■ Instructions for the task ■
Scan the listing below. Report each line that includes "this".
* * *
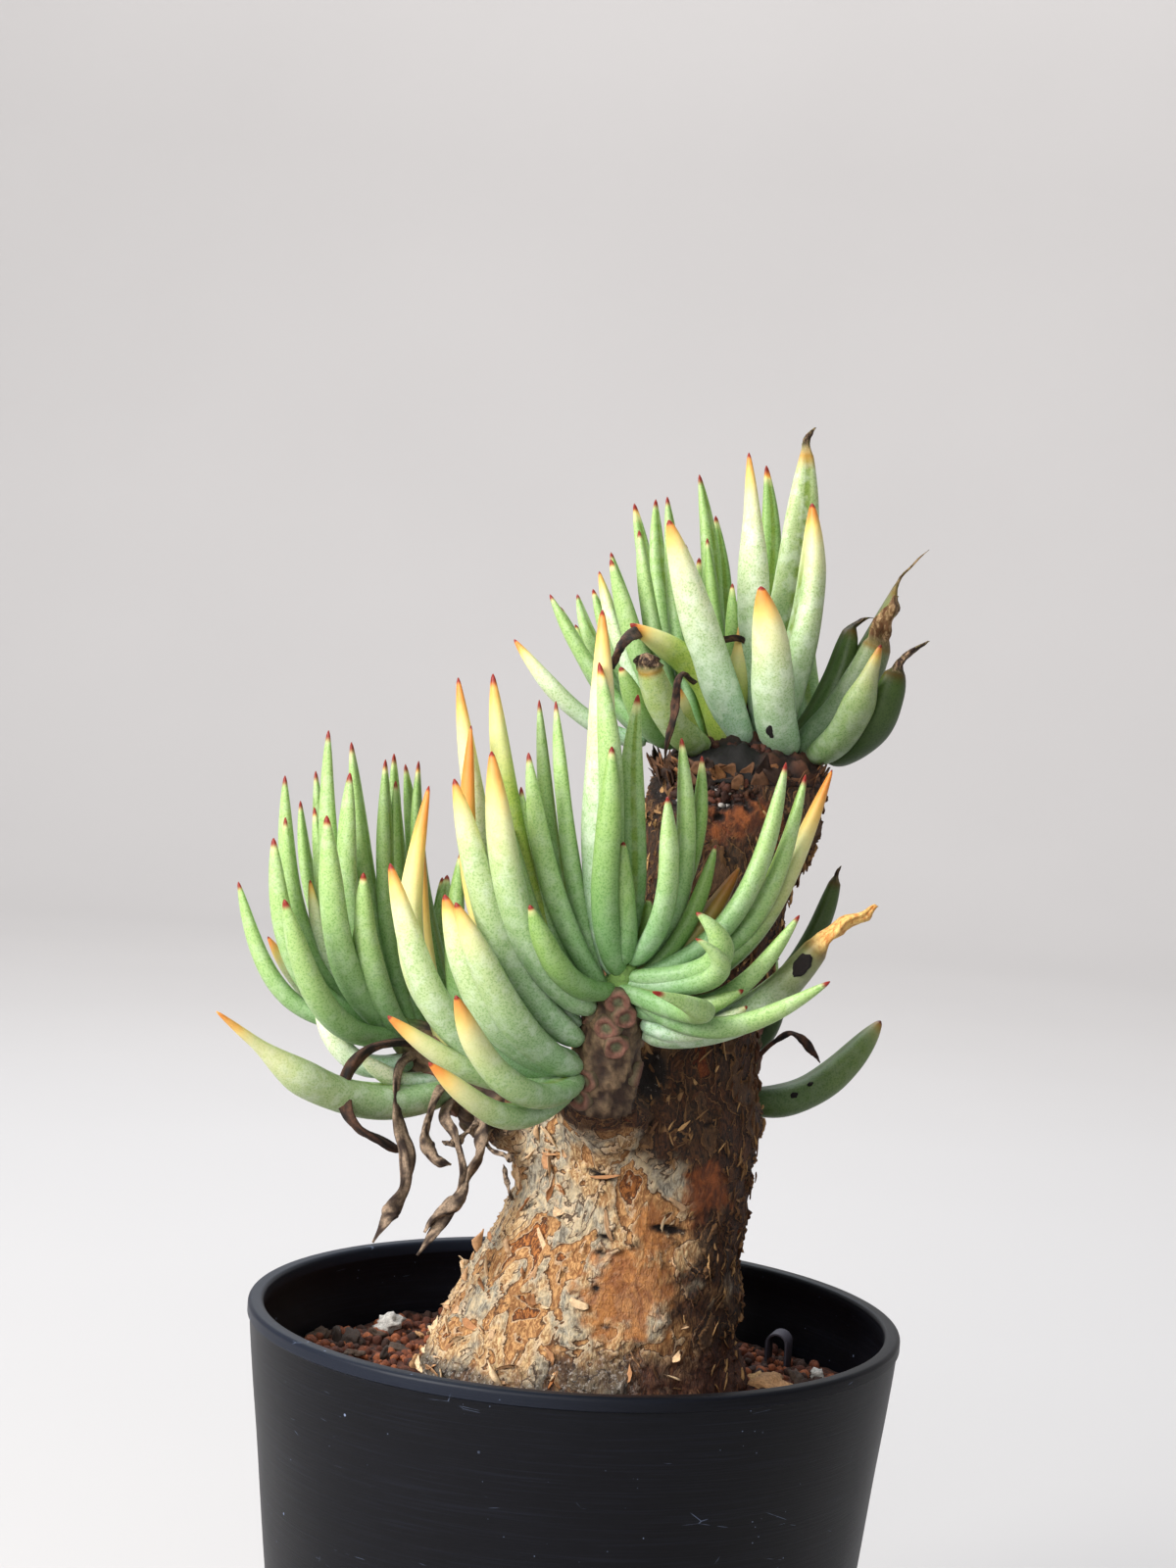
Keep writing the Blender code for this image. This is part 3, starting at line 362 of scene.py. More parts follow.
# Loose things on the soil: x, y, length, kind
SOIL_PIECES = [
    (-36.4, 30.1, 5.8, "pumice"), (-29.6, 27.2, 2.6, "tan"), (-28.9, 3.6, 3.4, "tan"),
    (-42, 14.9, 4.8, "bark"), (-37.7, 20.5, 5.0, "bark"), (-33.4, 14.1, 4.0, "bark"),
    (-49.1, 24.5, 4.6, "bark"), (-45.2, 18.6, 4.4, "bark"), (-35.3, 7.8, 3.6, "bark"),
    (-41, 4, 4.2, "bark"), (-44, -4, 3.8, "bark"), (37.6, 3.4, 7.4, "tan"), (35, 9, 3.8, "tan"),
    (47.4, 14.8, 3.4, "pumice"), (43.5, 11.1, 5.0, "bark"), (36, -12, 4.4, "bark"),
    (10, -44, 4.6, "tan"), (-18, -40, 5.0, "bark"), (24, -38, 4.2, "pumice"), (-6, 44, 4.8, "bark"),
    (22, 42, 4.0, "tan"), (-30, -32, 3.6, "pumice"),
]

# Studio: floor, sweep, height of the backdrop, and where the lights aim
FLOOR_RADIUS = 1900.0
SWEEP_RADIUS = 900.0
BACKDROP_TOP = 1500.0
STAGE_SIDES = 72
LIGHT_AIM = (0.0, 0.0, 165.0)
BACKDROP_AIM = (0.0, 2800.0, 500.0)
SKY_COLOUR = (0.88, 0.93, 1.0, 1.0)
SKY_STRENGTH = 0.42


def srgb(red, green, blue):
    """Linear colour of a screen colour given from 0 to 255."""
    return tuple((c / 255.0) ** 2.2 for c in (red, green, blue))


SOIL_TINTS = {
    "granule": (srgb(116, 62, 38), srgb(146, 82, 50), srgb(84, 44, 30), srgb(58, 36, 28)),
    "pumice": (srgb(200, 196, 190),),
    "tan": (srgb(200, 158, 108), srgb(182, 138, 96)),
    "bark": (srgb(54, 42, 36), srgb(80, 64, 54)),
}


def smoothstep(low, high, value):
    share = min(max((value - low) / (high - low), 0.0), 1.0)
    return share * share * (3.0 - 2.0 * share)


def blend(a, b, share):
    return tuple(x + (y - x) * share for x, y in zip(a, b))


def all_round(sides):
    """Angles of evenly spaced points round a circle."""
    return [math.tau * i / sides for i in range(sides)]


def on_oval(section, angle, z, inset=0.0):
    """Point on an oval given by its centre, half width and half depth."""
    cx, cy, half_width, half_depth = section
    return Vector((cx + (half_width - inset) * math.cos(angle), cy + (half_depth - inset) * math.sin(angle), z))


def off_oval(section, angle):
    """Direction that points straight out of an oval."""
    return Vector((math.cos(angle) / section[2], math.sin(angle) / section[3], 0.0)).normalized()


def turned(side, other, angle):
    return side * math.cos(angle) + other * math.sin(angle)


def lumps(point, size, octaves, smoothing=0.8):
    """Fractal noise around 0 whose broadest lumps have about this size."""
    return noise.fractal(point / size, smoothing, 2.0, octaves)


def between(rows, key):
    """Smooth curve through rows that are sorted by their first value."""
    if key <= rows[0][0]:
        return rows[0][1:]
    for i in range(len(rows) - 1):
        if key <= rows[i + 1][0]:
            break
    else:
        return rows[-1][1:]
    low, high = rows[i], rows[i + 1]
    before, after = rows[max(i - 1, 0)], rows[min(i + 2, len(rows) - 1)]
    span = high[0] - low[0]
    t = (key - low[0]) / span
    values = []
    for k in range(1, len(low)):
        slope_low = (high[k] - before[k]) / (high[0] - before[0]) * span
        slope_high = (after[k] - low[k]) / (after[0] - low[0]) * span
        rise = high[k] - low[k]
        values.append(
            low[k] + t * slope_low + t**2 * (3 * rise - 2 * slope_low - slope_high)
            + t**3 * (slope_low + slope_high - 2 * rise))
    return values


def add_object(name, data):
    made = bpy.data.objects.new(name, data)
    bpy.context.scene.collection.objects.link(made)
    return made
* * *
■ The response ■
Keep writing the Blender code for this image. This is part 3, starting at line 362 of scene.py. More parts follow.
    """Fractal noise around 0 whose broadest lumps have about this size."""